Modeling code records
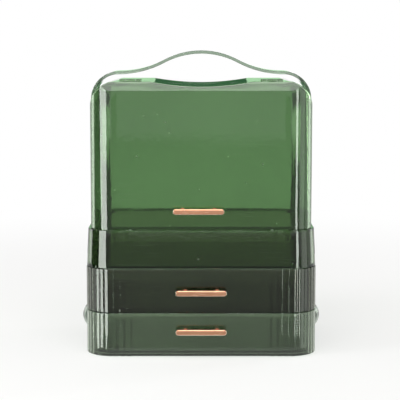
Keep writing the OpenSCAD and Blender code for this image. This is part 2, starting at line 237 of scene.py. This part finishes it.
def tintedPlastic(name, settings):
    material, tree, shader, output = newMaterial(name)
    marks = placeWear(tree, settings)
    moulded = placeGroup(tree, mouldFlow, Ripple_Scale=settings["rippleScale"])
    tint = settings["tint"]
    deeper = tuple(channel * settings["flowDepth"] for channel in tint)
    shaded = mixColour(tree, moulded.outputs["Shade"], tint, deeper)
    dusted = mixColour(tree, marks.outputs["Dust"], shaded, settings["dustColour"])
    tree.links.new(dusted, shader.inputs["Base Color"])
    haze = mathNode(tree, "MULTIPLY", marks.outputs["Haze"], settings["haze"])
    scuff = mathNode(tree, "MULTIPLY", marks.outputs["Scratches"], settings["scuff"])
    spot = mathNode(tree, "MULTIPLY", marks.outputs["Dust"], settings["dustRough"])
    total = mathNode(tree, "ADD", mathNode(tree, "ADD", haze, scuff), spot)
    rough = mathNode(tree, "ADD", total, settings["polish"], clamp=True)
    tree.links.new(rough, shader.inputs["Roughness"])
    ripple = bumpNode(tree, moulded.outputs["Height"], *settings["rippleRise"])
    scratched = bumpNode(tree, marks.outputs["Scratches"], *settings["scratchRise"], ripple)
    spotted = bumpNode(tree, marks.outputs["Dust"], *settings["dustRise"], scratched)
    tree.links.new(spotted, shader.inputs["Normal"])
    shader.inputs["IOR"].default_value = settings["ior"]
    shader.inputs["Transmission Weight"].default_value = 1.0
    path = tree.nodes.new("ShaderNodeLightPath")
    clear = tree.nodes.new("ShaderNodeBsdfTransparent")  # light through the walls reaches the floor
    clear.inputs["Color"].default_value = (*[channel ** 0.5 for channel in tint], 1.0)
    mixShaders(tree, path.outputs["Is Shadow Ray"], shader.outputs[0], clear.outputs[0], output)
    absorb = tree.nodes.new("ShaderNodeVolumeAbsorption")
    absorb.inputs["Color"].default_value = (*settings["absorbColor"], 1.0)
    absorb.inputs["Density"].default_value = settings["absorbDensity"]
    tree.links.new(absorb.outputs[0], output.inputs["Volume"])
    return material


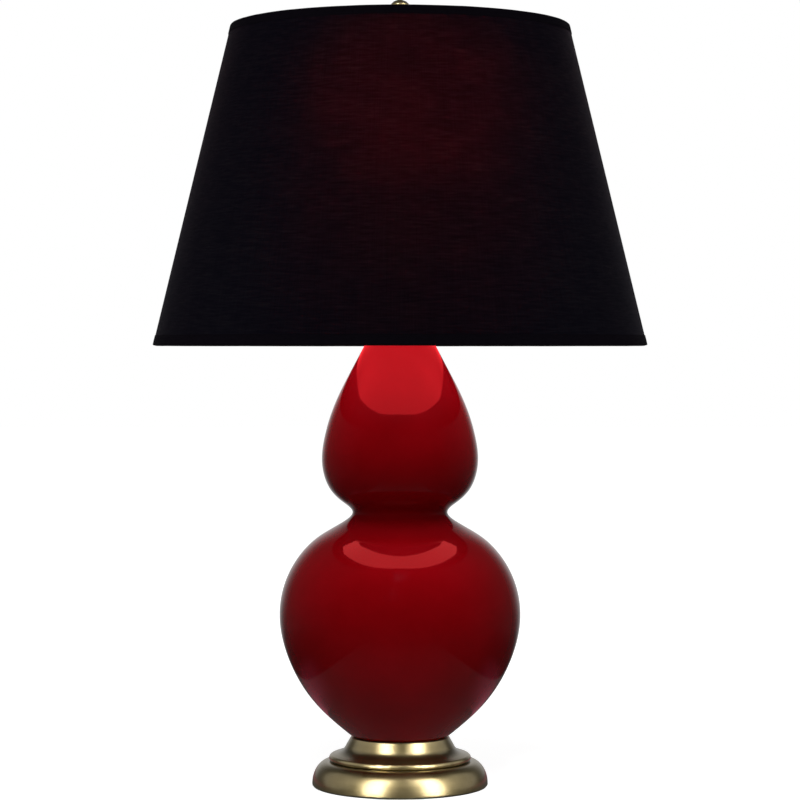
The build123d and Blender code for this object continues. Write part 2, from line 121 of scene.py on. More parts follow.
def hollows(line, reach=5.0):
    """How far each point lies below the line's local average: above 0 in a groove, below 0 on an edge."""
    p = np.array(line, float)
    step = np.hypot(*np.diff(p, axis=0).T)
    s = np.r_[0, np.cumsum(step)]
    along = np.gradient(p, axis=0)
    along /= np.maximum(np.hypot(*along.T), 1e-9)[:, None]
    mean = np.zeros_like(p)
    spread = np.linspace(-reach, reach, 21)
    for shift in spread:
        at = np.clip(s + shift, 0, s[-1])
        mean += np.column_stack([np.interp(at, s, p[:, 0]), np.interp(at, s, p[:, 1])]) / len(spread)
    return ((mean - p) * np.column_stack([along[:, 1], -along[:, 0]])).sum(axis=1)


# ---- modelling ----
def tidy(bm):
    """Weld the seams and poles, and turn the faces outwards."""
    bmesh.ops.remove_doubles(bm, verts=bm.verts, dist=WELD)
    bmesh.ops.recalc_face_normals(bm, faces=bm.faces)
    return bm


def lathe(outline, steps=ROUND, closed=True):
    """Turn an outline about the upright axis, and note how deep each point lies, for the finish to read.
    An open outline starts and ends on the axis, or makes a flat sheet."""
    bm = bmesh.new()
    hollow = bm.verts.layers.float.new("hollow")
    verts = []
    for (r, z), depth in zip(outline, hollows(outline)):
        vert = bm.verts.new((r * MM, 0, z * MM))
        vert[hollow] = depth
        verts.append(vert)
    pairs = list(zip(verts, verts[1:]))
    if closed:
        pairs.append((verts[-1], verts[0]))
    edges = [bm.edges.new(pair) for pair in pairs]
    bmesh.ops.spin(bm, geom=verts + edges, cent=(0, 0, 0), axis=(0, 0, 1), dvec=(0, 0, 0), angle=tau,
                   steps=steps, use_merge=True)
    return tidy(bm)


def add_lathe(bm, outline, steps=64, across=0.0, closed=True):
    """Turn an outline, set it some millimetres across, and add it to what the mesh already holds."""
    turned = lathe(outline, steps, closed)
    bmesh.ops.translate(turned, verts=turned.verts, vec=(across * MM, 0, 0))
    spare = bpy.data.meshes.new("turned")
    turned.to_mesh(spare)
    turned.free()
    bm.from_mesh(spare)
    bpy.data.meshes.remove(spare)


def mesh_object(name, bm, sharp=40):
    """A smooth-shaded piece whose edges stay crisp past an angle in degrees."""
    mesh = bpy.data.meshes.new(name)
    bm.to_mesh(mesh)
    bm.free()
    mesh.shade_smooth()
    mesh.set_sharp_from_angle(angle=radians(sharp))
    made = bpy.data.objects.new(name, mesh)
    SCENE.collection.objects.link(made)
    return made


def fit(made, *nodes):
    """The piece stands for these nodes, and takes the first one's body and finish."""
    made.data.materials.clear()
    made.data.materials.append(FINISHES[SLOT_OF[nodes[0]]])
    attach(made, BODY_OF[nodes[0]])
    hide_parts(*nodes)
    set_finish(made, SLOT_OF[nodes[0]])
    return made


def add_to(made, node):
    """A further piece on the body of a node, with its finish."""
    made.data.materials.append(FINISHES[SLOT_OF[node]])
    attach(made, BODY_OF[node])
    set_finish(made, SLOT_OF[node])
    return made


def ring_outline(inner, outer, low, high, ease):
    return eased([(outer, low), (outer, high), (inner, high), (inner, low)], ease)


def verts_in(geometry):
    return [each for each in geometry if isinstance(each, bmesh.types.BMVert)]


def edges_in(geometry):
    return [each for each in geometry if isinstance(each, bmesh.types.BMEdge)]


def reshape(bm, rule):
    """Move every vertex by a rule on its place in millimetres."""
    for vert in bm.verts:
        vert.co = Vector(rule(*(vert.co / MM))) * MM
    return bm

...

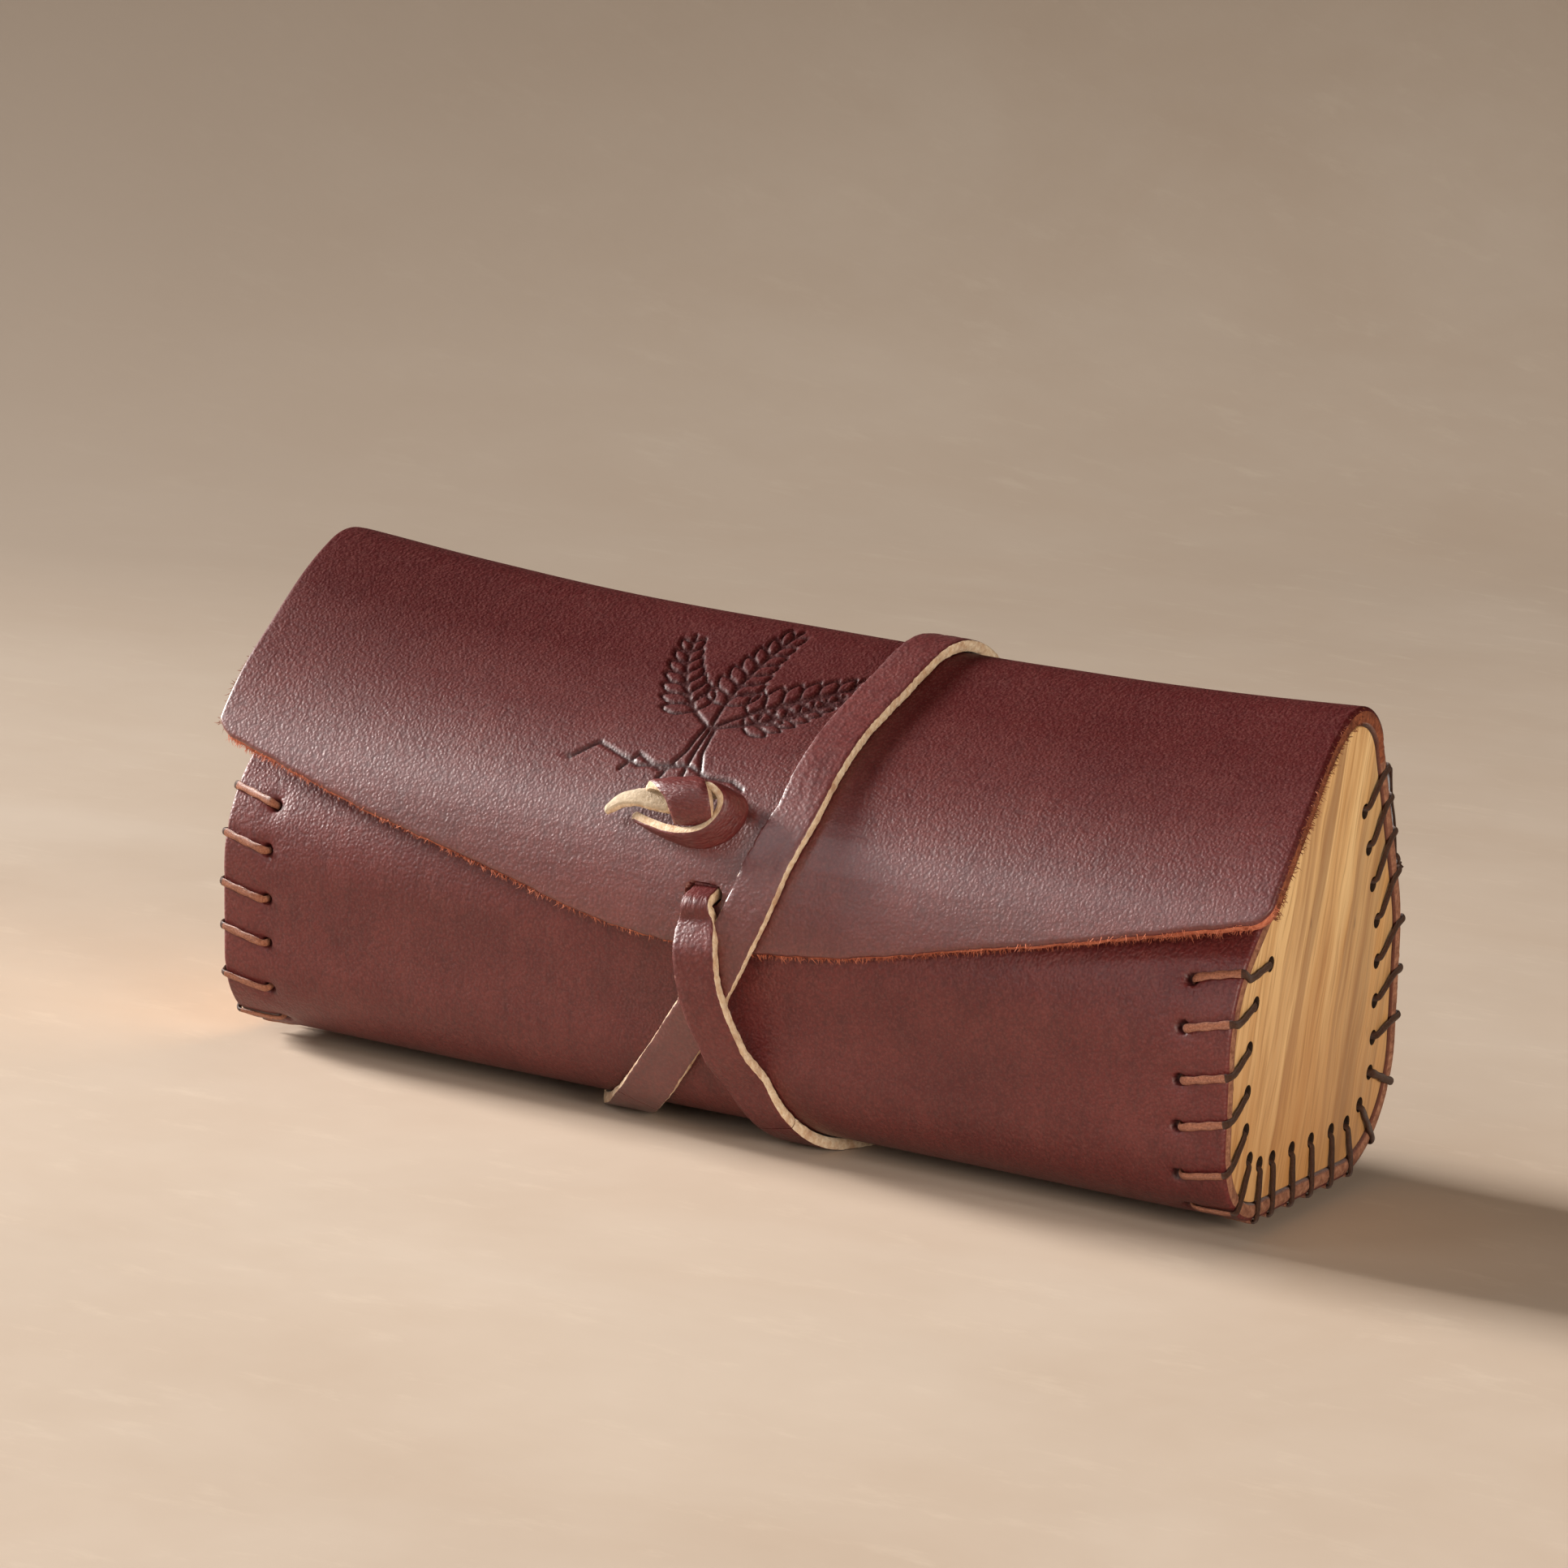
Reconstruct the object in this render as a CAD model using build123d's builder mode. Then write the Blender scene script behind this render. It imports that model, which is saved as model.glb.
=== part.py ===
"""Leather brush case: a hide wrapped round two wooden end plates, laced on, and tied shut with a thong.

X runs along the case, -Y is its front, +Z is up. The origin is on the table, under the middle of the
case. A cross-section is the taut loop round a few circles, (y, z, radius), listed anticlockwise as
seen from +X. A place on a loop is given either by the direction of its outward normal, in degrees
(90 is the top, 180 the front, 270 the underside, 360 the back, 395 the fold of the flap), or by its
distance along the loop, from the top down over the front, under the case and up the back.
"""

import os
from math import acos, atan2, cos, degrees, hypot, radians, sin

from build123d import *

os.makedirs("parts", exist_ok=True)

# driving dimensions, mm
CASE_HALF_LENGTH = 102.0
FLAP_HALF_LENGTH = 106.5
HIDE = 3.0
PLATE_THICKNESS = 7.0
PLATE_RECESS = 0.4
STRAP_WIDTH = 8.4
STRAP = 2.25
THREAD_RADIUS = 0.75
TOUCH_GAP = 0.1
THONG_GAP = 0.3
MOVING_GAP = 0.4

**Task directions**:
From the entries above, extract only the lines running from the one containing "Reconstruct the object" through the one containing "with a thong.", inclusive.

**Exercise solution**:
Reconstruct the object in this render as a CAD model using build123d's builder mode. Then write the Blender scene script behind this render. It imports that model, which is saved as model.glb.
=== part.py ===
"""Leather brush case: a hide wrapped round two wooden end plates, laced on, and tied shut with a thong.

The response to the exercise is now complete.